Per risolvere questo conflitto, secondo Loughnan, Haslam e Bastian, le persone applicano una serie di soluzioni. La prima è smettere di mangiare carne, banalmente, in modo da non provare più sentimenti negativi determinati dall’incoerenza tra l’amore per gli animali e il cibarsene. Un’altra è indebolire attraverso diverse abitudini e pratiche umane consolidate – tra cui l’agricoltura aziendale su larga scala – la relazione tra gli animali e la carne, offuscare quella relazione attraverso i vari processi lungo la catena di produzione, in modo da non mettere sullo stesso piano il manzo ordinato al ristorante e le mucche che pascolano. E un altro modo ancora di risolvere la dissonanza cognitiva, suggerì lo studio, è privare gli animali di uno status morale e negare la loro capacità di soffrire.


Mentre le ricerche precedenti avevano infatti dimostrato che la volontà di mangiare carne può essere ridotta dalla preoccupazione morale per gli animali, lo studio di Loughnan, Haslam e Bastian fu il primo a dimostrare sperimentalmente il processo inverso: mangiare animali porta a una minore preoccupazione morale.

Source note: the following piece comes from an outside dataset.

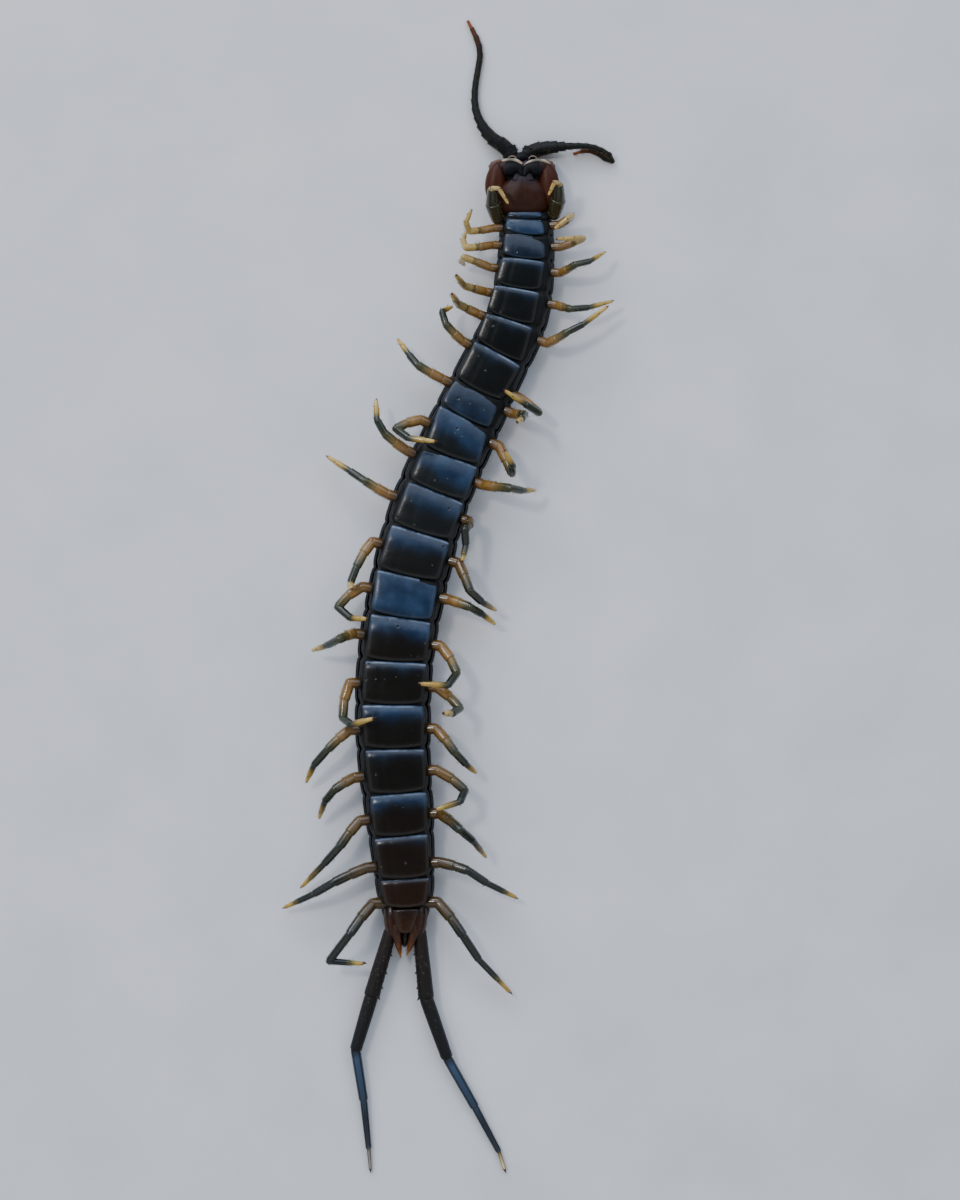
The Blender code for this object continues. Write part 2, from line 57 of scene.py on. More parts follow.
SIZED_SEGMENTS = [1, 4, 7, 10, 12, 14, 16, 18, 20, 21]
TRUNK_WIDTHS = [3.9, 4.5, 5.1, 5.7, 6.0, 5.9, 5.8, 5.3, 4.4, 3.3]
TRUNK_HEIGHTS = [2.4, 2.7, 3.0, 3.1, 3.2, 3.2, 3.2, 3.0, 2.6, 2.2]
SIDES = {"right": -1, "left": 1}
ROOTED_PAIRS = [1, 3, 5, 7, 9, 12, 15, 18, 20]
ROOT_PLACES = [0.3, 0.45, 0.3, 0.22, 0.33, 0.5, 0.58, 0.6, 0.88]
OTHER_ROOT_PLACES = {("left", 7): 0.8, ("right", 9): 0.55, ("left", 13): 0.4}
FLANK_FOOT = (0.95, 0.48)
FLANK_TOP = (0.86, 0.8)
SKIN_SECTION = [(0.0, 0.04), (0.5, 0.04), (0.78, 0.1), (0.88, 0.24), (0.84, 0.34), (0.88, 0.46),
                (0.87, 0.6), (0.82, 0.74), (0.74, 0.84), (0.5, 0.89), (0.0, 0.9)]
SKIN_STEPS = 5
SKIN_RINGS = 18
GROOVE_REACH = 0.07
GROOVE_PINCH = 0.07
GROOVE_DEPTH = 0.16
MOUND_HEIGHT = 0.2
MOUND_RADIUS = 0.42
FOLD_HEIGHT = 0.035
FOLD_LENGTH = 0.42
FOLD_SWAY = 3
FOLD_TURNS = 1.7
FLANK_START = 0.7
FLANK_FADE = 0.1


def plan(x, y, height=0.0):
    """Point in millimetres above a pixel of the plan, or points above many."""
    east = (np.asarray(x) - ORIGIN_PIXEL[0]) * PIXEL_SIZE
    north = (ORIGIN_PIXEL[1] - np.asarray(y)) * PIXEL_SIZE
    return np.stack(np.broadcast_arrays(east, north, height), axis=-1).astype(float)


def unit(vector):
    return vector / np.linalg.norm(vector)


def smooth_route(points, steps=ROUTE_STEPS):
    """Points of a smooth curve that passes through the given ones."""
    points = [np.asarray(point, float) for point in points]
    padded = [points[0] * 2 - points[1]] + points + [points[-1] * 2 - points[-2]]
    route = []
    for before, start, end, after in zip(padded, padded[1:], padded[2:], padded[3:]):
        for step in range(steps):
            t = step / steps
            route.append(0.5 * (2 * start + (end - before) * t
                                + (2 * before - 5 * start + 4 * end - after) * t ** 2
                                + (3 * start - before - 3 * end + after) * t ** 3))
    route.append(points[-1])
    return np.array(route)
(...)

Ed è correlato anche a un restringimento del gruppo di animali meritevoli di considerazione morale.


Riferendosi alle persone onnivore che gli dicono di essere d’accordo con lui, Singer ha scritto che la maggior parte delle persone può continuare a fare qualcosa che ritiene sbagliato purché ci siano altre persone che lo fanno. E quelle che approvano la sua scelta e le sue riflessioni in realtà è come se dicessero «che hanno a cuore il benessere degli animali e il cambiamento climatico, ma non modificheranno le loro abitudini individuali finché non lo faranno tutti gli altri».